- Film poster
- Directed by: Lorcan Finnegan
- Written by: Garret Shanley
- Produced by: Brunella Cocchiglia; Rory Gilmartin;
- Starring: Alan McKenna; Niamh Algar; James Browne;
- Cinematography: Piers McGrail
- Edited by: Tony Cranstoun
- Music by: Gavin O'Brien; Neil O'Connor;
- Production company: Lovely Productions
- Release date: 12 September 2016 (TIFF);
- Running time: 93 minutes
- Country: Ireland
- Language: English

= Without Name =

Without Name is a 2016 Irish eco-horror film directed by Lorcan Finnegan and written by Garret Shanley. The film had its world premiere on 12 September 2016 at the Toronto International Film Festival. Without Name marks the director's feature film directorial debut and stars Alan McKenna as a land surveyor who is sent to a mysterious forest harboring a strange secret.

==Plot==

Eric is a land surveyor that has been sent out to assess a forest in Dublin.

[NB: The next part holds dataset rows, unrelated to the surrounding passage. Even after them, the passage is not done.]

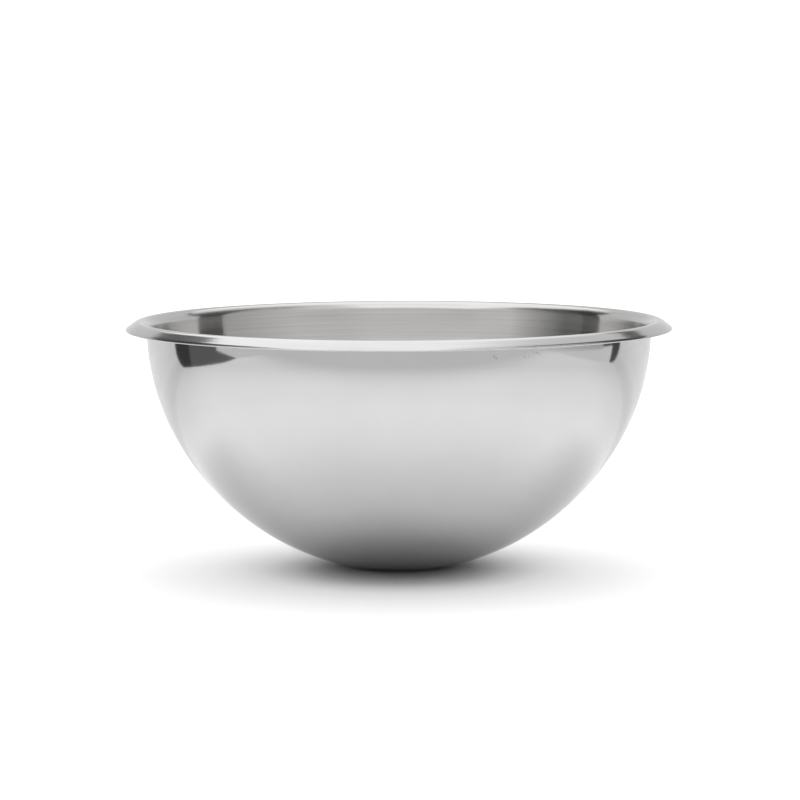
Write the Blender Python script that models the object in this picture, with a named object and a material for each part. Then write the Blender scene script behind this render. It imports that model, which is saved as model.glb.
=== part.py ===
"""Hemispherical mixing bowl, spun from one disc of stainless steel.

The bowl is a single sheet: a small flat base, a wall that rises in one curve until it
is upright, and a rim that bends outwards over a crest, slopes down and ends in a
turned-down lip. The section is drawn along the outside of the sheet, thickened
towards the inside, and turned about the Z axis.

Metres, +Z up. The origin is the middle of the base's underside.
"""

import math

import bmesh
import bpy

# Driving dimensions, in metres.
INNER_DIAMETER = 0.240  # inside the wall, where it is upright
HEIGHT = 0.1185  # underside of the base to the crest of the rim
SHEET = 0.001  # thickness of the steel
BASE_DIAMETER = 0.052  # flat that the bowl stands on
BASE_BLEND = 0.020  # radius between the flat and the wall
RIM_WIDTH = 0.0112  # inside of the wall to the outermost point of the rim
RIM_BEND = 0.0045  # radius of the crest, on its upper side
LIP_BEND = 0.0025  # radius where the rim turns down into the lip

# Driving shape values without a length.
FULLNESS = 1.94  # exponent of the wall's curve: 2 is an ellipse, less is slimmer
RIM_SLOPE = math.radians(35)  # fall of the straight part of the rim
LIP_SLOPE = math.radians(75)  # fall of the lip at its edge

# Fineness of the mesh.
TURN_STEPS = 64  # around the axis
WALL_STEPS = 18  # up the wall
BEND_STEP = math.radians(18)  # around the small bends

STEEL_COLOUR = (0.56, 0.56, 0.555, 1.0)
STEEL_ROUGHNESS = 0.15


def clear_scene():
    for obj in list(bpy.data.objects):
        bpy.data.objects.remove(obj, do_unlink=True)


def arc_headings(start, end):
    """Headings from start to end in even steps, without the first."""
    steps = max(2, math.ceil(abs(end - start) / BEND_STEP))
    return [start + (end - start) * i / steps for i in range(1, steps + 1)]


def bend(path, radius, end_heading):
    """Adds an arc to the path, tangent to its last point, up to the heading given."""
    r, z, heading = path[-1]
    side = math.copysign(1, end_heading - heading)
    centre_r = r - side * radius * math.sin(heading)
    centre_z = z + side * radius * math.cos(heading)
    for h in arc_headings(heading, end_heading):
        path.append((centre_r + side * radius * math.sin(h), centre_z - side * radius * math.cos(h), h))


def run(path, length):
    """Adds a straight stretch to the path."""
    r, z, heading = path[-1]
    path.append((r + length * math.cos(heading), z + length * math.sin(heading), heading))


def base_and_wall():
    """The outside of the sheet from the middle of the base to the top of the wall."""
    outer_radius = INNER_DIAMETER / 2 + SHEET
    top = HEIGHT - RIM_BEND
    base_share = BASE_DIAMETER / 2 / outer_radius
    depth = top / (1 - base_share**FULLNESS) ** (1 / FULLNESS)

    def wall_heading(share):
        rise = depth / outer_radius * share ** (FULLNESS - 1)
        return math.atan2(rise, (1 - share**FULLNESS) ** (1 - 1 / FULLNESS))

    start_heading = wall_heading(base_share)
    blend_reach = BASE_BLEND * math.tan(start_heading / 2)
    path = [(0.0, 0.0, 0.0), (BASE_DIAMETER / 2 - blend_reach, 0.0, 0.0)]
    bend(path, BASE_BLEND, start_heading)
    start = math.acos((path[-1][0] / outer_radius) ** (FULLNESS / 2))
    for i in range(1, WALL_STEPS + 1):
        angle = start * (1 - i / WALL_STEPS)
        share = math.cos(angle) ** (2 / FULLNESS)
        rise = math.sin(angle) ** (2 / FULLNESS)
        path.append((outer_radius * share, top - depth * rise, wall_heading(share)))
    return path


def rim(path):
    """Adds the rim to the path: over the crest, down the slope and round into the lip."""
    crest_reach = RIM_BEND * (1 + math.sin(RIM_SLOPE))
    lip_reach = LIP_BEND * (math.sin(LIP_SLOPE) - math.sin(RIM_SLOPE))
    edge_reach = SHEET / 2 * (1 - math.sin(LIP_SLOPE))
    bend(path, RIM_BEND - SHEET, -RIM_SLOPE)
    run(path, (RIM_WIDTH - crest_reach - lip_reach - edge_reach) / math.cos(RIM_SLOPE))
    bend(path, LIP_BEND - SHEET, -LIP_SLOPE)


def edge(path):
    """The round edge of the sheet, from its underside to its upper side at the end of the path."""
    r, z, heading = path[-1]
    centre_r = r - SHEET / 2 * math.sin(heading)
    centre_z = z + SHEET / 2 * math.cos(heading)
    turns = [math.pi * i / 4 for i in range(1, 4)]
    return [
        (
            centre_r + SHEET / 2 * math.sin(heading + turn),
            centre_z - SHEET / 2 * math.cos(heading + turn),
        )
        for turn in turns
    ]


def section():
    """The closed outline of the sheet, as (radius, height) points from axis to axis."""
    path = base_and_wall()
    rim(path)
    outside = [(r, z) for r, z, _ in path]
    inside = [(r - SHEET * math.sin(h), z + SHEET * math.cos(h)) for r, z, h in path]
    return outside + edge(path) + inside[::-1]


def turned_mesh(name, outline):
    """A mesh of the outline turned once about the Z axis."""
    bm = bmesh.new()
    points = [bm.verts.new((r, 0.0, z)) for r, z in outline]
    lines = [bm.edges.new(pair) for pair in zip(points, points[1:])]
    bmesh.ops.spin(
        bm,
        geom=points + lines,
        cent=(0, 0, 0),
        axis=(0, 0, 1),
        angle=math.tau,
        steps=TURN_STEPS,
        use_merge=True,
    )
    bmesh.ops.remove_doubles(bm, verts=bm.verts, dist=1e-7)
    bmesh.ops.recalc_face_normals(bm, faces=bm.faces)
    mesh = bpy.data.meshes.new(name)
    bm.to_mesh(mesh)
    bm.free()
    mesh.shade_smooth()
    return mesh


def steel():
    material = bpy.data.materials.new("stainless_steel")
    material.use_nodes = True
    shader = material.node_tree.nodes["Principled BSDF"]
    shader.inputs["Base Color"].default_value = STEEL_COLOUR
    shader.inputs["Metallic"].default_value = 1.0
    shader.inputs["Roughness"].default_value = STEEL_ROUGHNESS
    return material


def bowl():
    mesh = turned_mesh("bowl", section())
    mesh.materials.append(steel())
    bpy.context.scene.collection.objects.link(bpy.data.objects.new("bowl", mesh))


clear_scene()
bowl()
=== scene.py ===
"""Hemispherical mixing bowl in stainless steel, standing on white paper in studio light.

The bowl is one sheet of steel. Its section is drawn point by point, spun round the axis
and given its thickness. The outside is buffed to a mirror, the inside is brushed round
on the lathe, and the rim is polished over its bend.

Metres, +Z up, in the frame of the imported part: the bowl stands on z = 0, centred on Z,
and the camera looks along +Y.
"""

import math

import bpy
from mathutils import Matrix, Vector


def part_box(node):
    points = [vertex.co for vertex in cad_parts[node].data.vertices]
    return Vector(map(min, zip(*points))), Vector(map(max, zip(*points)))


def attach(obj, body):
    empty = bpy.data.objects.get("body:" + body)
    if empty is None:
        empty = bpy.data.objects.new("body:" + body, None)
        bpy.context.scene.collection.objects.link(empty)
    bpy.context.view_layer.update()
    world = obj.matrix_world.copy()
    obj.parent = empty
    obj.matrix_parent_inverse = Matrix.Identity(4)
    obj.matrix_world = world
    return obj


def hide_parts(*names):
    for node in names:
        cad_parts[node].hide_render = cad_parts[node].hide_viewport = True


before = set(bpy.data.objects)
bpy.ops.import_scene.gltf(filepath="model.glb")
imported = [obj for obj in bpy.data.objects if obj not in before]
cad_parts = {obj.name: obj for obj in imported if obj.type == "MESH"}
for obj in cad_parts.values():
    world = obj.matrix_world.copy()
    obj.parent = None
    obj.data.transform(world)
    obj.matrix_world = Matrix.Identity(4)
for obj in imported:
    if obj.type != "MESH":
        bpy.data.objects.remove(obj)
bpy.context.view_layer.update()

MM = 0.001

# The bowl's sizes. The frame gives the height and the radius over the rim.
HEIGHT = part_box("bowl")[1].z
RIM_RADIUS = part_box("bowl")[1].x
SHEET = 1.0 * MM
BASE_RADIUS = 26 * MM
BASE_BLEND = 20 * MM  # radius of the bend between the base and the wall
RIM_WIDTH = 11.2 * MM  # inside of the wall to the outermost point of the rim
RIM_BEND = 4.5 * MM  # radius of the crest, on its upper side
LIP_BEND = 2.5 * MM  # the same for the bend at the lip
FULLNESS = 1.94  # how round the wall's section is: 2 is an ellipse, and less is slimmer
RIM_SLOPE = math.radians(35)
LIP_SLOPE = math.radians(75)
EDGE_ROUNDING = 0.35 * MM
BRUSHED_BEND = 3.7 * MM  # how far up the crest's bend the wall's finishes run

# How finely the bowl is drawn.
TURN_STEPS = 256
BASE_STEPS = 6
WALL_STEPS = 72
SLOPE_STEPS = 4
BEND_STEP = math.radians(6)
EDGE_STEPS = 4
SHARP_EDGE = math.radians(60)

# Each finish's colours, from its darker to its lighter patches, and its roughness, from glossier to
# hazier ones. Both are spread over the middle of a noise's range.
MIDDLE_OF_NOISE = (0.25, 0.75)
WALL_TINT = ("CFCFD0", "D3D3D4")
WALL_ROUGHNESS = (0.05, 0.10)
INSIDE_TINT = ("CAC9C7", "D6D5D4")
INSIDE_ROUGHNESS = (0.12, 0.20)
RIM_TINT = ("C9CAC9", "D5D6D5")
RIM_ROUGHNESS = (0.10, 0.18)
PIT_COLOUR = "6A6866"
PIT_ROUGHNESS = 0.5

# The size of each finish's patches and waves. Lines are (distance apart, length round the axis).
CLOUDS = 30 * MM
HAZE = 22 * MM
WALL_WAVES = 28 * MM
RIM_WAVES = 14 * MM
ORANGE_PEEL = 1.6 * MM
PIT_RAGGEDNESS = 0.9 * MM
LATHE_LINES = (1.1 * MM, 150 * MM)
LATHE_BANDS = (6 * MM, 200 * MM)
RIM_LINES = (1.0 * MM, 45 * MM)

# How deep they are, and how far the faces of the brushed grooves lean upwards, as a slope.
WAVE_DEPTH = 0.03 * MM
PEEL_DEPTH = 0.004 * MM
GROOVE_DEPTH = 0.002 * MM
GROOVE_LEAN = 0.10

# Small marks of use: degrees round from the front to the right, height, distance from the axis, radius.
WALL_PITS = [
    (20.5, 110.2 * MM, 121 * MM, 0.5 * MM),
    (21.0, 109.3 * MM, 121 * MM, 0.5 * MM),
    (27.7, 109.5 * MM, 121 * MM, 0.5 * MM),
    (28.6, 109.4 * MM, 121 * MM, 0.4 * MM),
    (29.9, 111.4 * MM, 121 * MM, 0.35 * MM),
    (30.6, 111.2 * MM, 121 * MM, 0.35 * MM),
    (31.1, 110.8 * MM, 121 * MM, 0.4 * MM),
]
RIM_PITS = [
    (-71.1, 116.2 * MM, 129.4 * MM, 0.6 * MM),
    (-36.4, 118.4 * MM, 125.6 * MM, 0.4 * MM),
    (-35.9, 118.4 * MM, 126.0 * MM, 0.4 * MM),
]

# The camera looks at a point near the axis from slightly above the rim.
CAMERA_DISTANCE = 1.5
CAMERA_RISE = math.radians(5.876)
CAMERA_ROLL = math.radians(-0.18)
CAMERA_TARGET = Vector((0.0004, 0, 0.0793))
CAMERA_LENS_MM = 140
CAMERA_SENSOR_MM = 36
CAMERA_NEAREST = 0.05

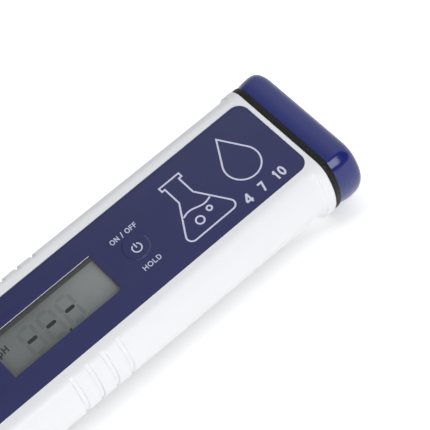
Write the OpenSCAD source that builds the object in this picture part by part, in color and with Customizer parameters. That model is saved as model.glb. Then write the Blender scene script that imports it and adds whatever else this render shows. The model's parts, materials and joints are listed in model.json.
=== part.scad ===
// Pocket digital pH meter: a white sleeve housing with a navy front label, a display, a power key,
// a blue battery cap on a black gasket and a glass electrode under a pull-off protective cap.
// Millimetres. The meter stands on its protective cap: +Z runs up its length, the front faces -Y,
// and the origin is the centre of its bounding box at the bottom.

/* [Overall] */
// Overall height with both caps on
total_h = 150; // [148:0.5:153]
// Width across the rounded sides
body_w = 30; // [29.6:0.1:31]
// Depth from the front flat to the back flat
body_d = 16.5; // [16.3:0.1:17]
// Radius of the rounded sides at the collars and caps
side_r = 12; // [11.6:0.1:12.4]
// Radius that blends the flats into those rounded sides
edge_r = 3.8; // [3.4:0.1:4]
// Height of the protective cap
sensor_cap_h = 40; // [38:0.5:41]
// Height of the battery cap above its gasket
battery_cap_h = 6.0; // [5.6:0.1:6.2]
// Thickness of the gasket under the battery cap
gasket_t = 1.3; // [1.1:0.1:1.7]

/* [Housing] */
// Wall thickness of the housing
wall = 1.8; // [1.7:0.05:1.9]
// Height of the full-width collar at each end of the housing
collar_h = 2.0; // [1.5:0.1:3]
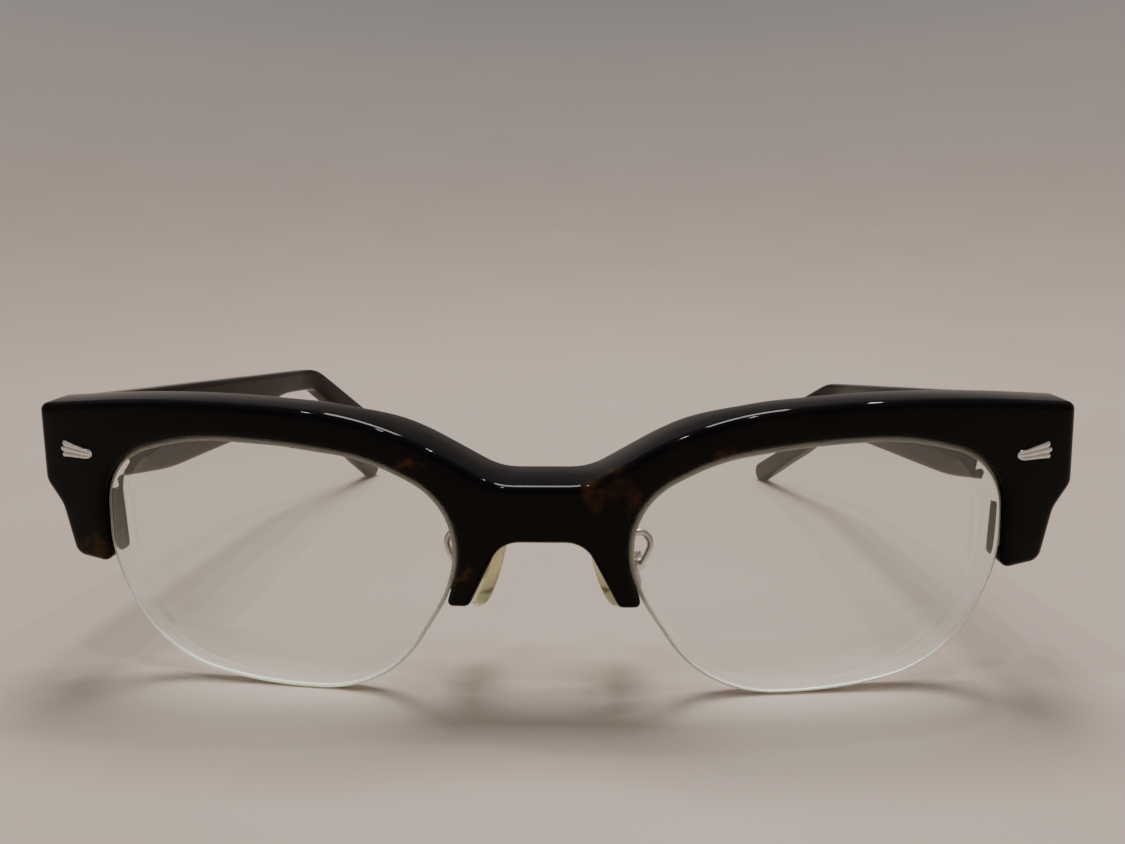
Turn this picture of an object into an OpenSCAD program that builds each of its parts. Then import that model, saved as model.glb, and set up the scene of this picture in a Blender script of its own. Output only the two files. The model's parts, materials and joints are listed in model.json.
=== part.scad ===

His employer is vague on the exact reasons for the survey, but Eric willingly goes on the assignment in order to get away from his family. It also allows Eric to spend more time with his student assistant Olivia, as the two are engaged in an extramarital affair and their assignment will leave them in almost complete seclusion from the outside world. Once arrived, strange occurrences and malfunctioning equipment begin to cause Eric's mind to unravel.

==Cast==
- Alan McKenna as Eric
- Niamh Algar as Olivia
- James Browne as Gus

==Reception==
Critical reception for Without Name has been positive. The film holds a rating of 81% on Rotten Tomatoes, based on 16 reviews. Common praise for the film centred upon its acting and mood, prompting horror website Bloody Disgusting's Daniel Kurland to state that he was interested in viewing Finnegan's future work. Criticism for Without Name focused on what reviewers felt was a familiar and formulaic narrative.